I did not use the term "guilty". I simply reported the fact that the full committee accepted the recommendation that unlawful discrimination had taken place. That is a factual matter. I did not use the emotive term "guilty". I did not declare the Board positively to be guilty.

My hon. Friend indicated that the changes that have been made are an improvement. I agree it may be that this case provides one of the reasons for the change having taken place. Is that not all the more reason for the Board to exercise the clemency that I recommended and that I hope my hon. Friend will also recommend before he concludes his speech?

Mr. John

My hon. Friend was anticipating part of my speech. I took a note of the word "guilty", but I am happy to leave it that no authoritative judgment on unlawful discrimination could have been made at that stage.

My hon. Friend mentioned the change in the procedure of the Board. It certainly changed its procedure as a result of the Master of the Rolls recommending a change in a judgment. It is prudent and true of every body that it changes its procedures if it finds them wanting. Our decision to abolish the Race Relations Board should not be taken to imply a general criticism of the Board. I know that my hon. Friend would say that in general, if not in particular, the Board performed most valuable work throughout the country on behalf of those against whom discrimination had been practised.

The issue of costs is crucial in this matter, but as my hon. Friend said, events have taken a turn for the better. As I have indicated, the costs that were taxed for two appeals were very large. At all stages the Commission has sought to compromise on the matter. Mrs. Selvarajan has offered a sum in settlement of the case that is rather less than the one-quarter of the total sum my hon. Friend mentioned, and nearer one-eighth. I understand that a letter has been des-patched to my hon. Friend by the Commission. He will probably receive it tomorrow. The letter sets out the Commission's reaction. I wished my hon. Friend to be aware of the letter before I said anything further. The Commission is not the creature of the Home Office.

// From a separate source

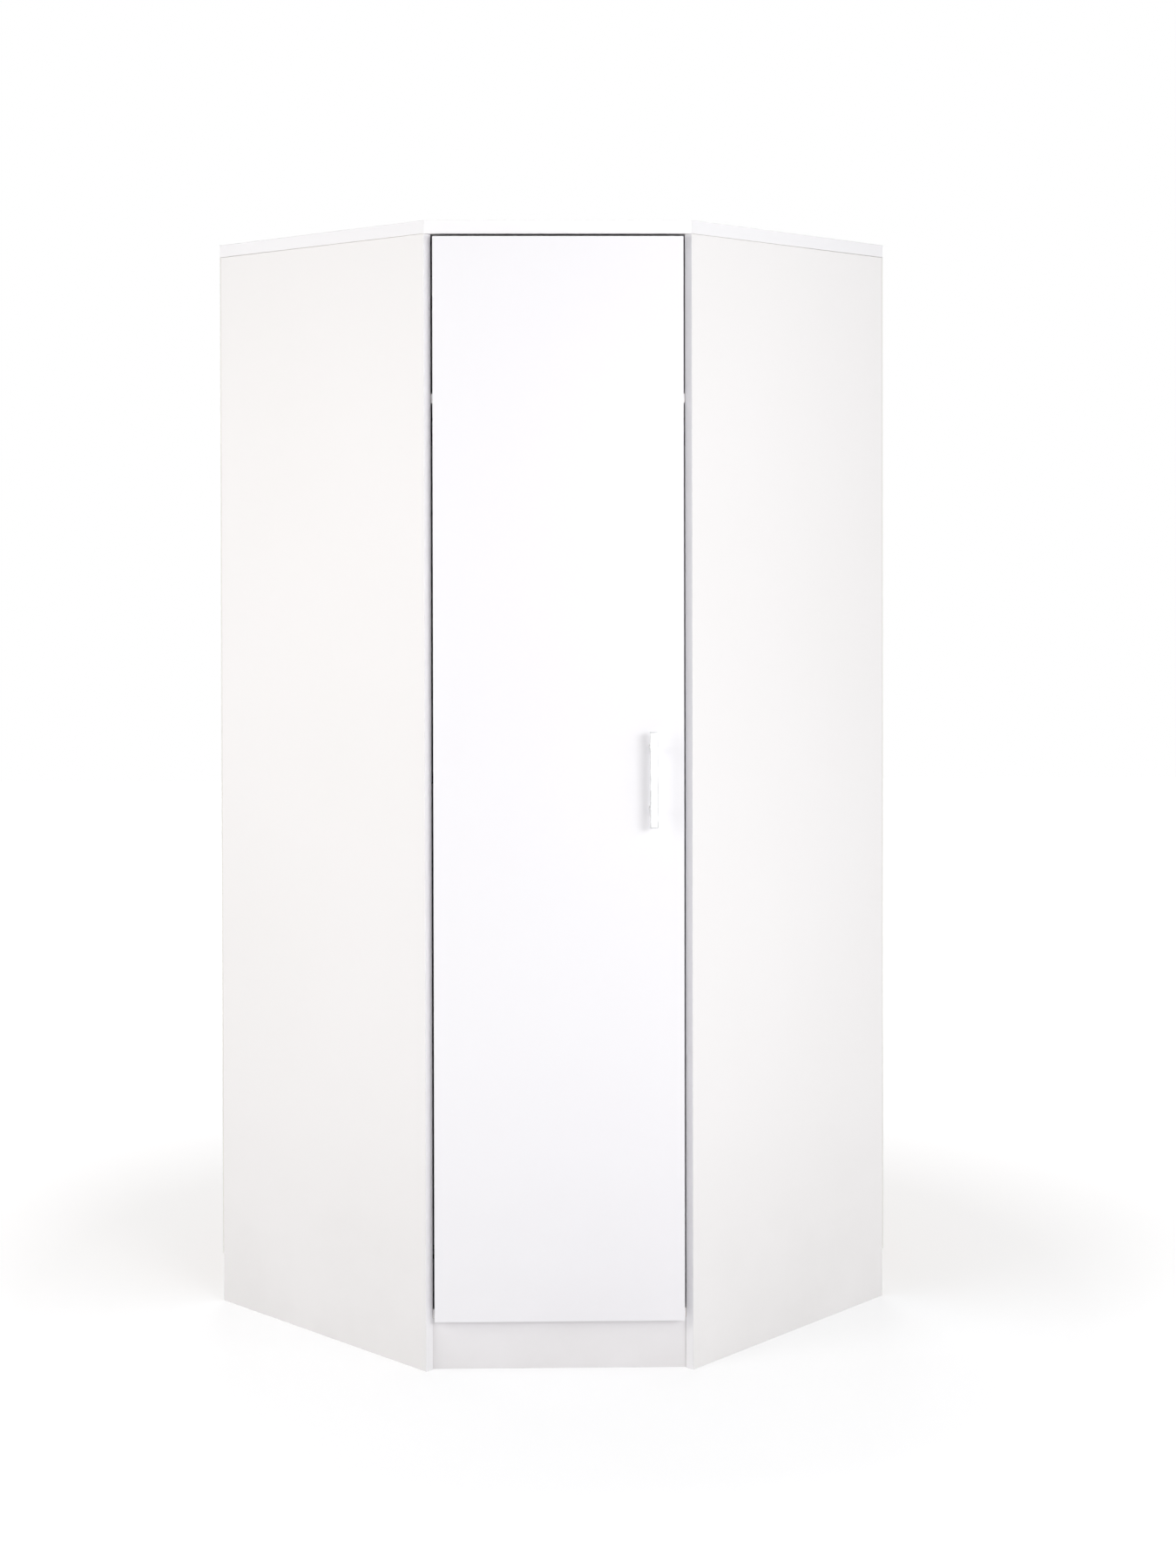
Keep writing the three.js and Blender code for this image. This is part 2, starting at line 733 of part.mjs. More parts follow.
function door() {
  const group = new THREE.Group();
  group.position.set(-doorHalf, doorBack, 0);
  group.add(doorPanel(), handleBar(), ...handleScrews(), ...bumpers(), ...hinges.flatMap(doorHinge));
  return group;
}

const leftWing = wing(left);
leftWing.add(
  sidePanel(left),
  backPanel(left),
  cornerPost(),
  wallBracket(left),
  ...hinges.flatMap(sideHinge),
);

const rightWing = wing(right);
rightWing.add(sidePanel(right), backPanel(right), wallBracket(right));

const wardrobe = new THREE.Group();
wardrobe.add(leftWing, rightWing, topPanel(), bottomPanel(), hatShelf(), plinthBoard());
wardrobe.add(hangingRail(), railBracket(left), railBracket(right), ...railScrews(left), ...railScrews(right));
wardrobe.add(wallBracketScrew(left), wallBracketScrew(right), door());

// The origin lies on the floor, midway between the handle's front and the room's corner.
wardrobe.position.y = -(handleFront + cornerDepth) / 2;

export default wardrobe;
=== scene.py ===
"""The looks of a five-sided corner wardrobe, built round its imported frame.

Lengths are in metres, +Z is up and the door looks towards -Y. Places are read from the frame, so each
piece sits where the solid that it stands for sits.
"""

import json
import logging
import math
from collections.abc import Callable, Iterable, Sequence
from dataclasses import dataclass, replace
from enum import Enum, IntEnum

import bmesh
import bpy
from bpy.types import Material, Mesh, Node, NodeSocket, NodeTree, Object, World
from mathutils import Matrix, Vector

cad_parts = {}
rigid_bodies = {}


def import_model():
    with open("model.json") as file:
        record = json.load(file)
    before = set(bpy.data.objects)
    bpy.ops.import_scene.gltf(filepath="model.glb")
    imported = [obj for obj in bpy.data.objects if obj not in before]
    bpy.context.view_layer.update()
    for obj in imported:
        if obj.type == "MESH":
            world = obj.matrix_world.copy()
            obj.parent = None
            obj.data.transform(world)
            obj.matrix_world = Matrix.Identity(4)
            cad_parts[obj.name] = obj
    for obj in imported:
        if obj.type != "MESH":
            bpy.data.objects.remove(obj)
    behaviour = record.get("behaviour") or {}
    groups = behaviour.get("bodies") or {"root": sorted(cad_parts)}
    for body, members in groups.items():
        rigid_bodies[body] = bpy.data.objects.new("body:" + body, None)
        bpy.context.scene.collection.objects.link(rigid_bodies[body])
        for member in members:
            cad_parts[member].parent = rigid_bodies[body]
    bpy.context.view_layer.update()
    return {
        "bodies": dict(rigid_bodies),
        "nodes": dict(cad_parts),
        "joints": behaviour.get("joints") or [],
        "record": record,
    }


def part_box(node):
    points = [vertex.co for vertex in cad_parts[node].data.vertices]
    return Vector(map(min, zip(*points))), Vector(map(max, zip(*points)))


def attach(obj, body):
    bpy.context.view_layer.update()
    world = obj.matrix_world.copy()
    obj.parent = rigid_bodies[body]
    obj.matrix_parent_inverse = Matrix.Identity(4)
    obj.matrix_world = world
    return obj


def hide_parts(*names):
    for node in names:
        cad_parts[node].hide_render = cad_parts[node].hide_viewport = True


log = logging.getLogger("corner_wardrobe")

MM = 0.001
SLOPE = math.sqrt(0.5)
QUARTER = math.pi / 2
WALL_ANGLE = math.pi / 4
JOINT_GAP = 0.3 * MM
OVERRUN = 2 * MM
MERGE_DISTANCE = 0.01 * MM
FLAT_ANGLE = math.radians(0.5)
SHARP_ANGLE = math.radians(30)
ROUND_SIDES = 48
HOLE_SIDES = 24
KNUCKLE_SIDES = 32
FACING = 0.99
TONE_SPAN = (0.3, 0.7)
WEAR_AND_SHADE_LAYER = "edge_wear"
AIM_LAYER = "aim"
FLOAT = "NodeSocketFloat"
WHITE = (1.0, 1.0, 1.0, 1.0)
UP = Vector((0, 0, 1))
DOWN = Vector((0, 0, -1))
BACK = Vector((0, 1, 0))
FRONT = Vector((0, -1, 0))
AXES_ON = Matrix(((0, 0, 1, 0), (1, 0, 0, 0), (0, 1, 0, 0), (0, 0, 0, 1)))
Outline = Sequence[tuple[float, float]]
Triple = tuple[float, float, float]
Seats = Sequence[tuple[Vector, Vector]]
Sockets = dict[str, tuple[str, object]]
Feeds = dict[str | int, object]


class Side(Enum):
    """The halves of the cabinet, as the sign of X."""

    LEFT = -1
    RIGHT = 1

    @property
    def word(self) -> str:
        """The side's name in lower case."""
        return self.name.lower()


class Body(Enum):
    """The bodies that pieces ride on."""

    CARCASS = "carcass"
    DOOR = "door"


class Slot(Enum):
    """The record's material slots."""

    BOARD = "white_board"
    HARDBOARD = "white_hardboard"
    PINE = "pine"
    HANDLE = "satin_handle"
    NICKEL = "nickel_plate"
    ZINC = "zinc_screw"
    CHROME = "chrome_tube"
    BUMPER = "clear_bumper"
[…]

My hon. Friend has suggested that the Commission, as a gesture, might waive the sum even at this stage. I have no doubt that the Commission will read what my hon. Friend has said. As usual he has presented his case fairly and persuasively on behalf of Mr. Selvarajan.

I have no power in this matter. The Commission was set up as an independent body. It was set up quite deliberately to be independent of Government. My right hon. Friend the Home Secretary has a responsibility for the appointment of the chairman and the members of the Board, but he has no responsibility for carrying out the Commission's duties. That is an independent task for the Commission. My right hon. Friend could not and would not wish to intervene in the day-to-day affairs of the Commission. It is for the Commission to decide this case.

I am satisfied that even if it cannot accede to my hon. Friend's request, the way in which the Commission has approached the compromise will help Mr. and Mrs. Selvarajan. I shall undertake to draw to the Commission's attention my hon. Friend's remarks. However the decision is its decision.

My hon. Friend made two points, one about costs and the other about discrimination. I hope that I have shown by what I have said about the new procedure that there is a means whereby any person who is aggrieved can now take up his case directly without having to go through any other organisation. It must be for Mr. Selvarajan to consider his position in the light of the Race Relations Act 1976 if he believes that discrimination on racial grounds is being practised against him. I am satisfied that it has been no part of the Commission's function to be vindictive. It has been the inheritor of a uniquely unhappy event and it has tried its best to come to a compromise.

I hope that as a result of the debate and the events of the past few days this story will come to an end, so that the Commission can get on with its primary task that my hon. Friend and I applaud—that of tackling racial discrimination on a realistic basis, on a basis of authority and justice.

Question put and agreed to.

Adjourned accordingly at three minutes past One o'clock.